Despite these difficulties, important consensus has emerged from recent discussions amongst regulators in a number of areas. The need for surveillance of systemic risks and the need for macro-prudential tools to reduce cyclicality are now broadly recognized. Regulators around the world are increasingly speaking the same language in terms of prudential standards and best practices in supervision. Regulators also agree that shadow banks, which have grown rapidly in recent years and often serve as a conduit for regulatory arbitrage, should be brought under the purview of financial supervision. And collaboration in rule making and supervision has improved materially, reflecting the consensus that regulators must stand together in a financial system that is increasingly complex and interconnected.

The second point I wish to make regards the continuity of financial reform.
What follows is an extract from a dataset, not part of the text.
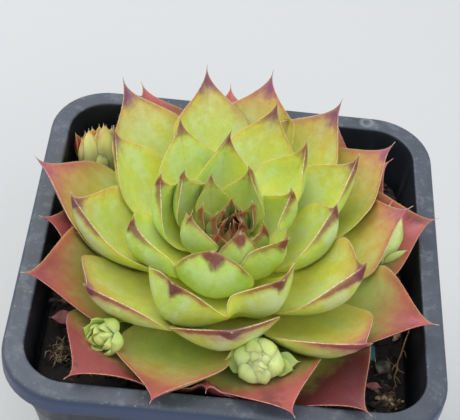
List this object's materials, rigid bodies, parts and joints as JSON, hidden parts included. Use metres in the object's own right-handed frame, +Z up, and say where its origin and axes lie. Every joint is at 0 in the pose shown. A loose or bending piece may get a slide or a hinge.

The newly proposed regulatory rules have engendered strong debate in the financial community. Debates are essential in policymaking to ensure that policymakers are well-informed of associated risks and trade-offs. However, policymakers should not be swayed from the general direction of financial reform undertaken so far.

However, policymakers must bear in mind that the promulgation of BASEL III rules does not mean the end of financial reforms. There is no magic bullet in financial policymaking, and no single reform will set things right forever. If history is a guide, we know that there will always be new risks to destabilize the financial system in the future, albeit in a different form. Policymakers should therefore always be on their guard, ready to take action. This is particularly important as the painful memory of the global financial crisis begins to fade.

And this brings me to my third point: sufficient attention must be paid to the power, resources and governance of financial regulators and supervisors. After the crisis, many countries have asked financial supervisors to play a greater role in financial governance. The term "macro-prudential supervision" has become the new buzzword within the regulatory community. Supervisors are now responsible for identifying and mitigating systemic risks in their financial systems - a truly enormous task.

If policymakers are serious about this arrangement, then sufficient attention must be devoted to the incentives and resources of regulatory institutions, so that they have the will and ability to take action when necessary. Clear mandates, sufficient powers and resources are essential. Equally important, structures, processes, reward and accountability systems must be established to ensure that regulators have the incentives to take actions that may prove unpopular, and which may be misunderstood at times.

This is especially important, because while the benefit of regulation is often hidden and hard to measure, the costs are immediately apparent. When you take away the punch bowl, everybody at the party will complain about you ruining their fun, very few will offer thanks for the reduced drunken misbehavior that was bound to happen if nothing was done.

The author is director general of the policy research bureau and statistics department, China Banking Regulatory Commission.